The "plot" premise is that on this very same night, dead souls, dressed in 19th century costumes — mostly, oddly, bridal — have emerged from death. We see them, about 35 actors — standing high up on windowsills, lying in basement alleyways, blowing bubbles in trees, singing in parking lots, draped languorously across steps, peering through broken windows — and they speak portions of Whitman’s poem to us. This is not always intelligible, and it becomes repetitious, although the cumulative effect is crucial: As audience member you begin to see everything as significant. Found moments: A real woman in a lighted window prunes a plant; A man is suddenly visible in his apartment: does he know we’re here at his front door? A portentous sign on a tree, embraced with wonder by C, reads "If you walk your dog, leash your dog."
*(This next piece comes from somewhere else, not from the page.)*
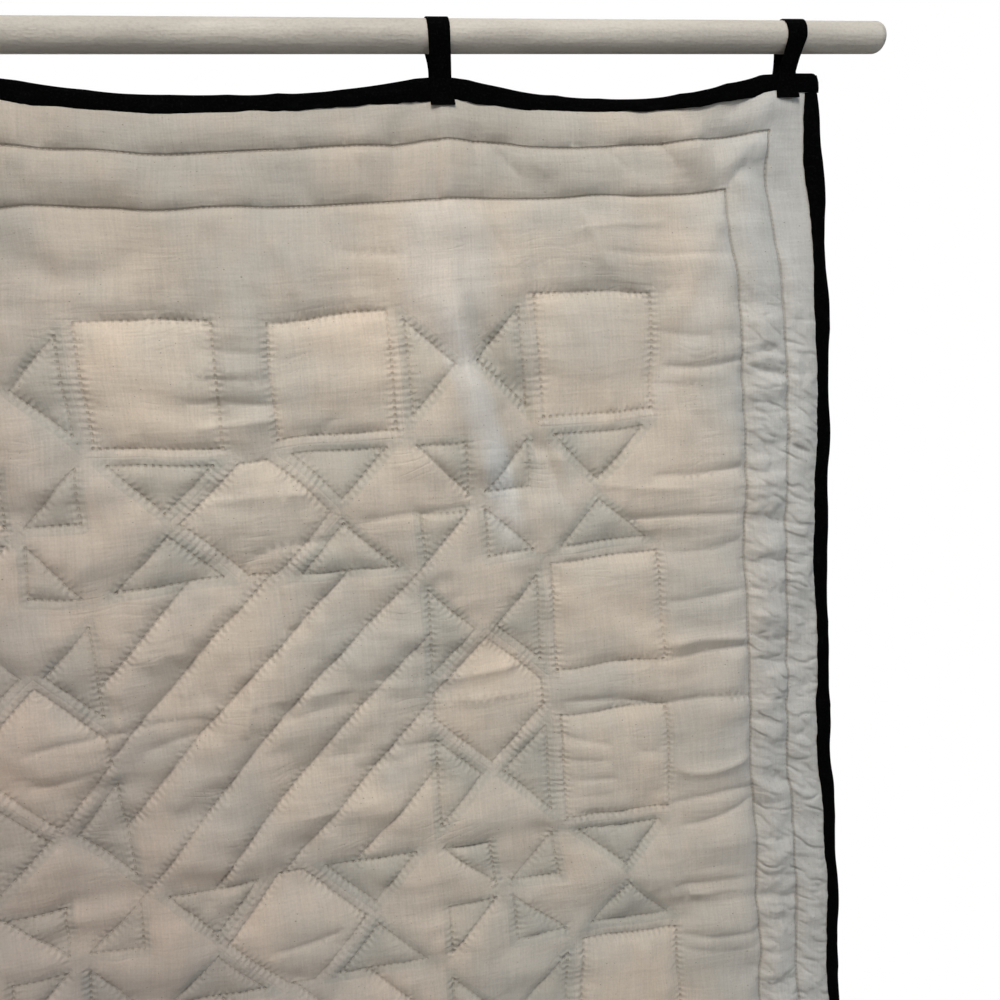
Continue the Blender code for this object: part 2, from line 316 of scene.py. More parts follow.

The city — both our familiar Philadelphia and Whitman’s vision of "some vast and ruined city" — is alive with contrasts. "Do I contradict myself? Very well, I contradict myself." Mark Lord echoes Whitman and gives us a series of terrific contradictions: C trickles ashes from his hands as we hear, "Now in this spot I stand with my robust soul." A female soul laments, "Solitary in my backyard…" only to see another soul next to her speaking the same words. The basic contrast here is fundamental to Mark Lord’s vision: between the great "barbaric yawp" and the grim silence.

Across turns out to be a three-act play (there is travelling music instead of intermissions), and at the finale, all the audience groups converge, waiting, looking at a church, with its silhouetted cross and its lighted steeple clock. The four Cs (Warner, Mario Cotto, Katie Figueroa and Maggie Siff) meet in the empty street, about a city block distant. Then all the souls we have seen pour out of the church door at the head of the street and rush toward us — it is a gorgeous and terrifying curtain call.

This is what the Fringe is for: shows that simply cannot exist in a conventional venue or for an audience of conventional expectations. Wear comfortable shoes.